Cicero - Anthony Everitt [72]
Sometime towards the end of 62 or perhaps in early 61, Pompey returned to Italy after nearly six years of campaigning. He had swept the seas clear of pirates, the war against Mithridates, King of Pontus, had been won, and Syria from the Euphrates to the frontiers of Egypt had been annexed to the Empire. Trade with Asia Minor could now resume and money flooded back into Rome.
Pompey was an able rather than a great general, but he was an administrator of the first order. The campaign against Mithridates had been long and hard fought, for the king was a wily foe. Hostilities opened after he invaded Bithynia, a new Roman province, thirteen years previously. When Pompey arrived to take over command of the Roman forces in the east from his able predecessor, Lucullus, he found that final victory was close at hand. The groundwork had been done for him and he had only to stamp out the final flames of resistance. Pompey persuaded the King of Parthia to invade Armenia, which was ruled by an ally of Mithridates, while he himself marched into the enemy’s homeland, Pontus. With overwhelming superiority of numbers, the Romans won a crushing victory.
The indomitable old king tried to keep going, seized the territories of a treacherous son, raised fresh troops and meditated an invasion of Italy. But his much put-upon subjects had had enough and revolts ensued. The great game was finally over. Holed up inside a remote citadel, Mithridates tried to poison himself, without success thanks to the physical immunity he had laboriously built up, and was forced to get a slave to stab him.
After some mopping-up operations, Pompey marched south to deal with a civil war in Palestine and visited the Holy of Holies in the Temple in Jerusalem. He dreamed of advancing Roman arms to the Red Sea, but when the news of Mithridates’ death reached him he moved from military to organizational matters. His task was to reorder the eastern empire in such a way that its long-term security was assured. His settlement of the eastern provinces was so well judged that it was to remain in place mostly unchanged until the next century. A chain of directly governed Roman provinces was established along the Mediterranean seaboard, stretching from Pontus in the Black Sea to Syria in the south. Their eastern frontiers were protected by a series of quasi-independent kingdoms which were allowed to manage their internal affairs without interference but whose foreign policy was in Roman hands.

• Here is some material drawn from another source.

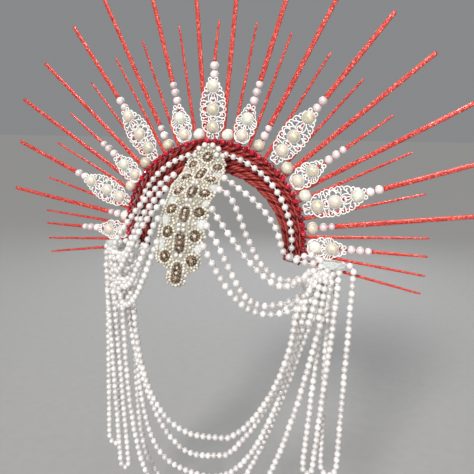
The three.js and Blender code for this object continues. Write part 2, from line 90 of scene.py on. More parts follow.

Pompey was only forty-four years old, but it must have seemed to him that there was little left in life for him to do. AS soon as he landed at Brundisium he disbanded his forces, much to everyone’s relief. The sight of the famous general traveling unarmed and in the company of only a few friends, “as if he were coming back from a foreign holiday” (as Plutarch put it), made a huge impression on public opinion. On his leisurely journey along the Via Appia to Rome, where he arrived in February, large crowds came out to watch him pass by.
He felt no need to establish a military autocracy, as some had feared, for he was self-evidently the first man in Rome. But the Senate, envious of his preeminence, could not see that he was at heart a conservative and had no desire for monarchical powers. In any case, if he did ever come under threat, he knew that he had the public support, as well as the financial resources, to raise a new army.
Pompey had two main aims in mind. The first was to persuade the Senate to ratify his eastern settlement, and the second was to arrange for a land-distribution law, which would grant farms to his veterans. His attempted deployment of Metellus Nepos showed that he foresaw trouble and, without making his views entirely clear, he positioned himself alongside the populares in order to gain leverage over the Senate.
Cicero saw an opening. AS a distinguished backbencher in the Senate, he had influence rather than power, but he was still in a position to guide change. His aim as ever was to get the constitution to work better.